Considered as the first FPP, the SS. Jacona, a 20 MW steam generation vessel was constructed by Newport News Shipbuilding for the New England Public Service Company in 1931. This was followed by 30 MW steam barges built for the Army Corps of Engineers and a power ship constructed for the Navy for deployment in the Pacific Theater during the Second World War.  A nuclear powered ship, the Sturgis, was developed by the US Army for the specific purpose of deployment at remote, inaccessible sites and saw service in the Panama Canal Zone from 1968 to 1975.    

It is interesting to note that the largest floating power plant installation in operation today is in the New York area. Recently acquired by Eastern Generation, LLC, the two separate facilities located on the Gowanus Canal and at the Narrows in Brooklyn were constructed in the early 1970s with GE Frame 5 industrial gas turbines having a combined capacity of 992 MW. It is understood that there are plans to upgrade this FPP installation with new, modern, efficient technology that may permit the units to operate as a baseload generator in the future.   

Gowanus FPP Installation – New York

Interest in floating power was renewed in the late 1980s when the economies of countries began to expand and found themselves seriously short of electrical capacity. Power barges became the immediate answer due their fast production and simple installation and several FPPs were constructed during the late 1980s through the mid-1990s. These comprised simple cycle gas turbine barges ranging from 30 to 105 MW operating on diesel fuels and a significant number of medium speed diesel installations operating on HFO with capacities ranging from 30 to 120 MW.

The global population of FPPs today stands at some 70 units scattered around the world and is a mix of medium speed HFO diesel vessels, aero and industrial gas turbine installations. There are a number of large capacity PowerShips and barges recently developed by Karadeniz of Turkey; their latest units being fitted with tri-fuel (HFO, diesel & gas) medium speed diesel technology. Karadeniz has increased the FPP population considerably over the past five years with new installations worldwide, demonstrating the viability and need of FPPs in this modern world.

While Waller was one of the earlier designers and developers of HFO diesel power barges in the late 1980’s, the Company has concentrated on gas turbine generating technology in recent years.

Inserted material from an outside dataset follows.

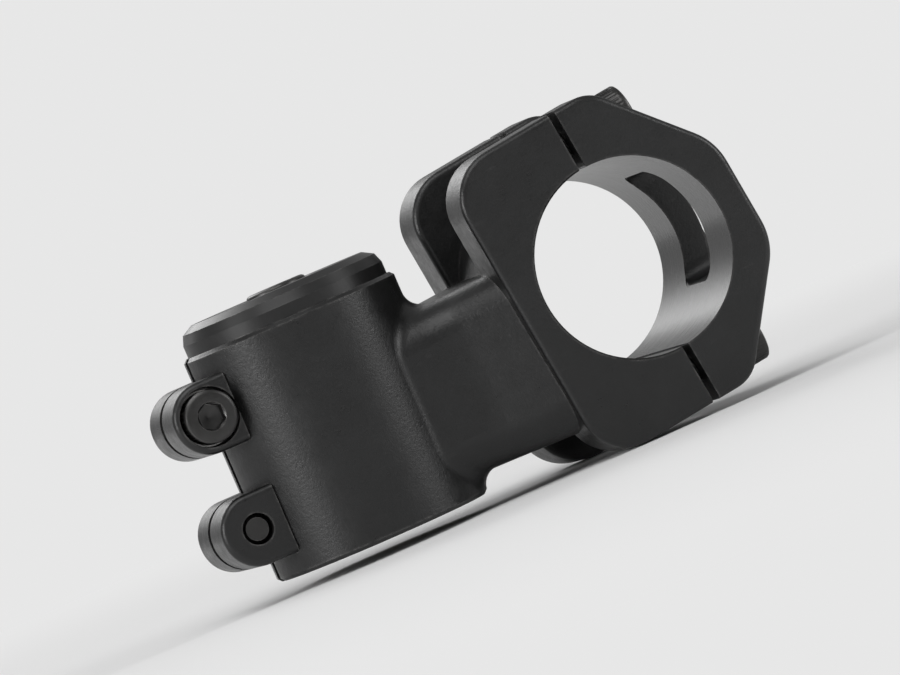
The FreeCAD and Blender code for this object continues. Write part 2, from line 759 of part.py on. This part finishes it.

Initially designing and constructing small 30 MW simple cycle GE 6B FPPs for Nigeria the Company quickly advanced its capability to design a 220 MW, now upgraded to 250 MW, combined cycle FPP for operation in Mangalore, India. Based on GE LM 6000 aero derivative generating technology with heat recovery and a 54 MW steam plant this unit remains the largest capacity combined cycle FPP in the world.

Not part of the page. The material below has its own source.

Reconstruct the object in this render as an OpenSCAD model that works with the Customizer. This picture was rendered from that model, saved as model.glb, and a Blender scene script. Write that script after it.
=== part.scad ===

220 MW Combined Cycle FPP - India

Pushing the technology envelope for barge mounting large industrial gas turbines WMI designed and constructed the largest single industrial FPP in operation today; the barge mounting of a 171 MW GE 7FA. The technology behind this achievement was based on the concept of isolating the gas turbine from the barge structure such that it doesn’t know that it’s supported on a structure subject to thermal variations. This installation engineered and constructed by WMI in the US supplies 342 MW of capacity to Caracas. Its engineering success has provided the basis for WMI’s designs for the larger F and H Class machines in combined cycle mode.


New Designs & Concepts

Modular designs of FPPs and their controlled manufacture in a shipyard provides opportunities to produce new concepts for power generation that have not been previously available. Significant advancement in the design of large combined cycle FPPs has been made with the application of multiple industrial gas turbine generator packages providing lower cost and highly efficient units up to 500 MW such as the four x GE 6FA combined cycle module shown below.

450 MW GE 6 FA.03 Combined Cycle FPP

Various options for this design include onboard cooling towers, LNG storage in the hull, LNG transfer capability and regasification; producing a compact self sufficient design that only requires a suitable mooring, fuel supply and connection to the grid.

240 MW GE 6FA .03 Combined Cycle FPP

WMI has also created FPP designs for operation in unusual locations with special operational requirements including designs named “Self-Elevating Power Plants” or (SEPPs). Such designs have been produced that utilize offshore gas resources complete with gas treatment processes, compression and subsea cable transmission to shore. Additionally offshore SEPP designs have been produced that are supplied by LNG fuels complete with storage and regasification plus high voltage AC or DC subsea transmission systems dependent upon distance and generation capacity.

500 MW Simple Cycle SEPP

LNG Fuels

Recent advances in the global availability of LNG, spot markets and the fuel’s associated cost, combined with the push for environmentally clean burning power generation worldwide has provided opportunities for small to medium scale combined cycle FPPs to compete with any other form of generation. The success of such a strategy is in a low cost delivery and storage system that eliminates the high cost of typical land based LNG import installations. WMI achieved this with its ATB LNG RV systems that combine the transport of LNG with storage and a regasification capability. Similar to trailer truck operation supplying a gas station this system having obtained Approval in Principle from the American Bureau produces a virtual pipeline system of supply to the FPP.

Virtual LNG Supply Pipeline

Originally designed for supply of LNG from the US to power plants and general distribution in the Caribbean and Central America, the system has found other service opportunities for small scale US coastwise distribution and as feeder vessels from offshore storage facilities. Designs now range from 3,000 m³ to 30,000 m³ capacities.